Endophytic N2 fixation in sweet potato: responses to N, P, and K inputs and visualization of 15N2 utilizing bacterial cells via Raman spectroscopy

Abstract

Fertilizer-N strongly limits non-leguminous crop yields; however, sweet potato (Ipomoea batatas) is an exception, likely due to its ability to acquire atmospheric N2 via endophytic diazotrophs. Using Raman spectroscopy, we found that in 15N2-fed sweet potato, some endophytic bacteria contained 15N, providing direct evidence of N2 fixation in planta. To assess N2-fixing capability, pot experiments were conducted by varying N, P, and K fertilizer inputs. Sweet potato showed higher N content than the non-N2-fixing Ipomoea aquatica; additionally, it showed increased N content which was 1.4-fold higher than the fertilizer-N input. Its δ15N values were closer to those of N2-fixing soybean, with an estimated 11–56% of plant N derived from N2. The estimated amount of fixed-N in sweet potato was negligible without fertilizer-N; however, a gradual accumulation leading to an immediate saturation was observed with increasing fertilizer-N. During this state, increasing P supply linearly enhanced the capability, reaching 13 g N m−2, comparable to that of legumes.

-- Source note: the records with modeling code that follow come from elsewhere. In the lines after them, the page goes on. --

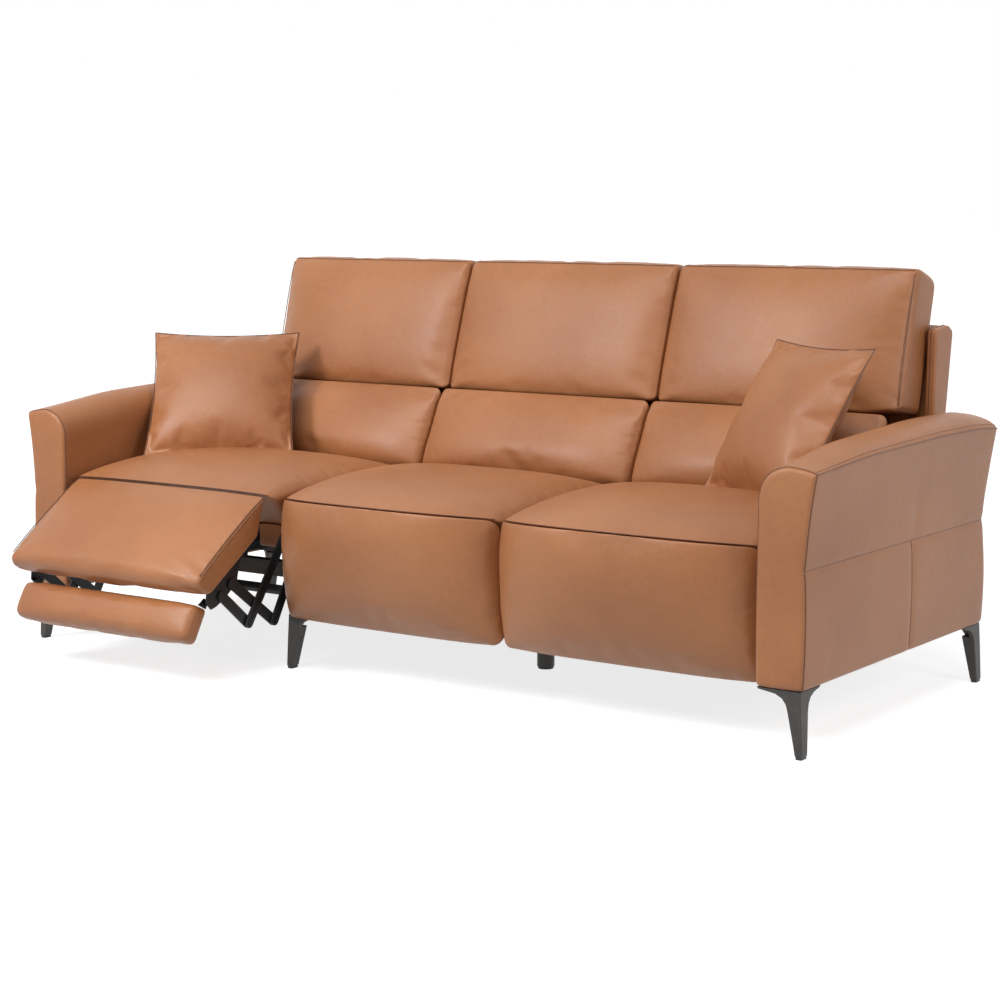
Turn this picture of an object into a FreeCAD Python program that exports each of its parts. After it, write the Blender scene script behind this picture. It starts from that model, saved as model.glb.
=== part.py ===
import FreeCAD, Part
import math
import os
import Sketcher
from FreeCAD import Placement, Rotation, Vector

# Three-seat reclining sofa, millimetres. Z is up from the floor, X runs along the sofa
# (left seat negative), Y runs from the front to the back with its zero at mid depth.
# Sizes named ..._y are measured back from the front faces of the arms.
os.makedirs("parts", exist_ok=True)
doc = FreeCAD.newDocument("RecliningSofa")
dim = doc.addObject("Spreadsheet::Sheet", "Dim")

SIZES = [
    ("front_plane", -360, "Y of the front faces of the arms"),
    ("body_bottom", 140, "underside of the upholstered body"),
    ("column_pitch", 629, "centre to centre of the seats and backs"),
    ("seat_end_extra", 26.5, "an end seat past the edge of its back"),
    ("seat_outer", "=1.5 * column_pitch + seat_end_extra", "outer edge of the end seats"),
    ("seat_side_gap", 16, "between an end seat and the arm"),
    ("inner_half_width", "=seat_outer + seat_side_gap", "half the width between the arms"),
    ("running_gap", 5, "gap between soft parts that move past each other"),
    ("fit_gap", 0.4, "gap between parts that lie against each other"),
    # arms
    ("arm_depth", 914, "arm, front to back"),
    ("arm_base_width", 107, "arm at its underside"),
    ("arm_top_width", 130, "arm at its outer top seam"),
    ("arm_seam_height", 385, "welt seam along the outer side"),
    ("arm_edge_height", 580, "outer top seam at the front"),
    ("arm_ridge_front", 592, "crest of the arm at the front"),
    ("arm_ridge_mid", 642, "crest of the arm two thirds back"),
    ("arm_frame_board", 30, "board inside each arm"),
    ("arm_frame_in", 38, "that board from the arm's inner face"),
    ("arm_frame_end", 60, "that board from the ends of the arm"),
    ("arm_frame_drop", 240, "that board below the arm's outer top seam"),
    # legs
    ("leg_plate", 5, "thickness of the leg's metal"),
    ("leg_wing", 100, "length of each wing at the top of a leg"),
    ("leg_neck", 42, "width of a leg under its wings"),
    ("leg_foot", 29, "width of a leg at the floor"),
    ("leg_inset", 5, "leg corner in from the arm's edges"),
    ("glide_height", 6, "plastic glide under each leg"),
    ("middle_leg_out", 9.5, "corner of the front middle leg past the seat division"),
    ("middle_leg_y", 86, "corner of the front middle leg"),
    ("middle_leg_top", "=body_bottom - 6", "top of the front middle leg"),
    ("centre_leg_in", 135.5, "round leg in from the right seat division"),
    ("centre_leg_radius", 21, "round leg"),
    # base rails
    ("rail_top", "=body_bottom + 44", "top of the wooden base rails"),
    ("rail_bottom", "=body_bottom + 4", "underside of the cross rails"),
    ("rail_width", 30, "width of a rail"),
    ("divider_width", 25, "front-to-back rail under a seat division"),
    ("front_rail_y", 98.5, "front face of the front rail"),
    ("centre_rail_y", 430, "front face of the centre rails"),
    ("rear_rail_y", 733, "front face of the rear rail"),
    ("rear_rail_depth", 42, "rear rail, front to back"),
    # seats
    ("seam_height", 425, "seam along the front edge of a seat"),
    ("seam_side_y", 40, "front seam at the sides of a seat"),
    ("seam_bow", 72, "how far the front seam bows forward"),
    ("seat_rear_y", 560, "rear edge of the seat cushions"),
    ("seat_rear_height", "=seam_height + 22", "top of the seat at its rear edge"),
    ("seat_crown", 27, "swell of the seat's top"),
    ("cushion_bottom", "=seam_height - 80", "underside of the seat cushions"),
    ("deck_thickness", 18, "board that carries the springs"),
    ("spring_height", 6, "seat springs"),
    ("deck_rear_gap", 40, "reclining seat's deck in front of the upright board"),
    ("panel_bottom", "=body_bottom - 14", "lowest edge of the front panels"),
    ("panel_bottom_y", 65, "lowest edge of the front panels"),
    ("panel_rear_y", "=front_rail_y - 0.5", "rear face of the front panels"),
    ("panel_swell", 33, "swell of the front panels"),
    # backs
    ("crease_height", 640, "crease between headrest and lumbar cushion"),
    ("crease_y", 704, "crease at the middle of a back"),
    ("headrest_top", "=crease_height + 322", "top front edge of a headrest"),
    ("headrest_top_y", "=crease_y + 116", "top front edge at the middle of a headrest"),
    ("headrest_seam", 66, "side seams of the headrest behind its middle"),
    ("headrest_tuck", 12, "seams between two headrests behind their middles"),
    ("headrest_rear_top", "=headrest_top - 35", "top rear edge of a headrest"),
    ("headrest_rear_top_y", "=headrest_top_y + 133", "top rear edge of a headrest"),
    ("headrest_rear_y", "=crease_y + 170", "bottom rear edge of a headrest"),
    ("headrest_pivot_y", "=crease_y + 156", "hinge of a headrest"),
    ("headrest_pivot_z", "=crease_height + 5", "hinge of a headrest"),
    ("hinge_arm_in", 124.5, "headrest hinge arms in from the edge of a back"),
    ("rib_in", 64.5, "ribs behind the board in from the edge of a back"),
    ("headrest_travel", 20, "tilt of a headrest, degrees"),
    ("lumbar_bottom", "=seat_rear_height - 43", "underside of the lumbar cushions"),
    ("lumbar_front_y", "=seat_rear_y + 8", "lowest front edge of a lumbar cushion"),
    ("lumbar_swell", 26, "swell of a lumbar cushion"),
    ("board_thickness", 25, "upright board in each back"),
    ("board_foot_y", "=crease_y + 40", "front of the upright board at the recline pivot"),
    ("board_slope", 0.113, "lean of the upright board"),
    ("board_bottom", 290, "lower end of the reclining board"),
    ("board_top", "=crease_height - 100", "upper end of the boards"),
    ("shell_bottom", 270, "lower edge of the rear shells"),
    ("shell_top", "=crease_height + 188", "upper edge of the rear shells"),
    ("shell_foot_y", "=headrest_pivot_y + 30", "rear face of a shell at its lower edge"),
    ("shell_top_y", "=headrest_pivot_y + 115", "rear face of a shell at its top"),
    ("shell_thickness", 40, "padded rear shell"),
    ("shell_wing_y", "=headrest_pivot_y + 12", "front edge of a shell's side wing"),
    ("shell_wing_width", 24, "side wing of an end shell"),
    ("skirt_top", 320, "top of the fixed rear panel"),
    ("skirt_thickness", 12, "fixed rear panel"),
    # reclining seat and its mechanism
    ("mech_offset", 11, "middle of the mechanism outward of the middle of its back"),
    ("mech_centre", "=-(column_pitch + mech_offset)", "middle of the reclining seat's mechanism"),
    ("legrest_in", 4.5, "legrest in from half a column"),
    ("legrest_half", "=column_pitch / 2 - legrest_in", "half the width of the legrest"),
    ("flap_in", 26, "flap in from the legrest's side"),
    ("flap_half", "=legrest_half - flap_in", "half the width of the flap"),
    ("plate", 4, "thickness of the steel side plates and links"),
    ("layer_pitch", 5.5, "spacing of the link layers"),
    ("link_width", 26, "width of the links"),
    ("pin_radius", 4, "link pins"),
    ("pin_clearance", 0.05, "radial clearance of a pin in its link"),
    ("open_clearance", 2.2, "radial clearance at the opened pivots"),
    ("hinge_y", 12, "legrest hinge at the seat's front seam"),
    ("hinge_z", "=seam_height + 5", "legrest hinge"),
    ("legrest_drop", 34.4, "legrest below level at rest, degrees"),
    ("legrest_length", 310, "legrest from its hinge to its front edge"),
    ("legrest_thickness", 68, "legrest pad"),
    ("lift_pivot_y", "=hinge_y + 88", "lift link on the side plate"),
    ("lift_pivot_z", "=hinge_z - 98", "lift link on the side plate"),
    ("lift_joint_y", "=hinge_y - 50", "lift link to front link"),
    ("lift_joint_z", "=hinge_z - 300", "lift link to front link"),
    ("front_pivot_y", "=hinge_y - 137", "front link on the legrest bracket"),
    ("front_pivot_z", "=hinge_z - 225", "front link on the legrest bracket"),
    ("rear_pivot_y", "=hinge_y + 148", "rear link on the side plate"),
    ("rear_pivot_z", "=hinge_z - 120", "rear link on the side plate"),
    ("rear_joint_y", "=hinge_y + 41", "rear link to cross link"),
    ("rear_joint_z", "=hinge_z - 308", "rear link to cross link"),
    ("cross_pivot_y", "=hinge_y - 102", "cross link on the legrest bracket"),
    ("cross_pivot_z", "=hinge_z - 200", "cross link on the legrest bracket"),
    ("flap_pivot_y", "=hinge_y - 171", "flap hinge on the legrest bracket"),
    ("flap_pivot_z", "=hinge_z - 238", "flap hinge on the legrest bracket"),
    ("flap_tilt", 60.6, "flap face below level, degrees"),
    ("flap_start", 12, "flap pad beyond its hinge"),
    ("flap_height", 92, "flap pad along its face"),
    ("flap_face", 45, "flap face in front of its hinge"),
    ("flap_thickness", 58, "flap pad"),
    ("drive_tube_at", 140, "drive tube along the rear links"),
    ("drive_tube_radius", 12, "drive tube"),
    ("drive_tube_wall", 2, "drive tube"),
    ("glide_rail_y", 270, "front end of the glide rails"),
    ("glide_rail_height", 20, "glide rails"),
    ("glide_rail_width", 25, "glide rails"),
    ("shoe_start", 60, "first shoe of a side plate behind the front end of its rail"),
    ("shoe_pitch", 145, "spacing of the shoes"),
    ("shoe_length", 40, "shoe on a glide rail"),
    ("recline_pivot_y", "=board_foot_y + 16", "recline pivot"),
    ("recline_pivot_z", "=cushion_bottom + 15", "recline pivot"),
    ("track_y", 232, "front end of the drive track"),
    ("track_length", 330, "drive track"),
    ("track_bottom", "=cushion_bottom - 113", "underside of the drive track"),
    ("hanger_at", 200, "hanger behind the front end of the drive track"),
    ("track_size", 24, "width and height of the drive track"),
    ("nut_length", 34, "drive nut"),
    ("nut_wall", 9, "drive nut around the track"),
    ("fork_clearance", 3, "fork beside the drive tube"),
    ("motor_length", 96, "drive motor, front to back"),
    ("motor_radius", 31, "drive motor"),
    # loose cushions
    ("throw_side", 380, "side of a loose cushion"),
    ("throw_swell", 62, "half thickness of a loose cushion"),
    ("throw_edge", 5, "half thickness of a loose cushion's edge"),
    ("throw_pinch", 13, "how far a loose cushion's sides draw in"),
    ("left_throw_in", 125, "left cushion in from the seat's outer edge"),
    ("left_throw_front", 120, "left cushion in front of the seat's rear edge"),
    ("left_throw_rise", 166.2, "left cushion above the seat's rear edge"),
    ("left_throw_turn", 35.6, "left cushion about the vertical, degrees"),
    ("left_throw_lean", 39.6, "left cushion leaning back, degrees"),
    ("right_throw_in", 188, "right cushion in from the seat's outer edge"),
    ("right_throw_front", 50, "right cushion in front of the seat's rear edge"),
    ("right_throw_rise", 179.4, "right cushion above the seat's rear edge"),
    ("right_throw_turn", -29, "right cushion about the vertical, degrees"),
    ("right_throw_lean", 30, "right cushion leaning back, degrees"),
]
for row, (alias, value, note) in enumerate(SIZES, start=1):
    dim.set(f"A{row}", note)
    dim.set(f"B{row}", str(value))
    dim.setAlias(f"B{row}", alias)
doc.recompute()

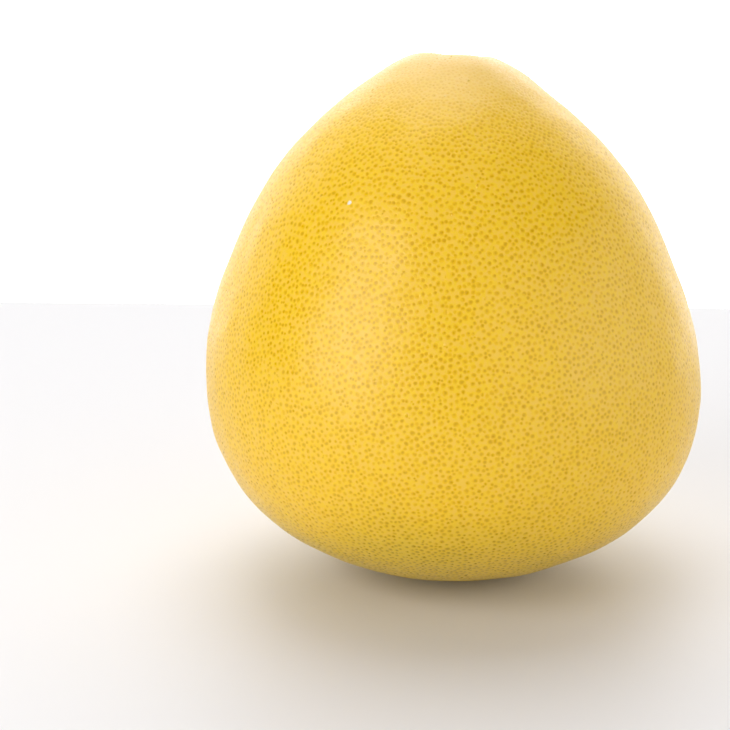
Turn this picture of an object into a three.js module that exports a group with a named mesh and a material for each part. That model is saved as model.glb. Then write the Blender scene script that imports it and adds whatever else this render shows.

However, K inputs affected neither N2 fixation nor growth owing to strong K acquisition from the soil even without fertilizer-K. Our results indicate extensive N2 fixation in sweet potato, depending on its nutritional status, particularly P; resonance Raman spectroscopy facilitates the visualization of active N2-fixing bacteria on a single-cell scale.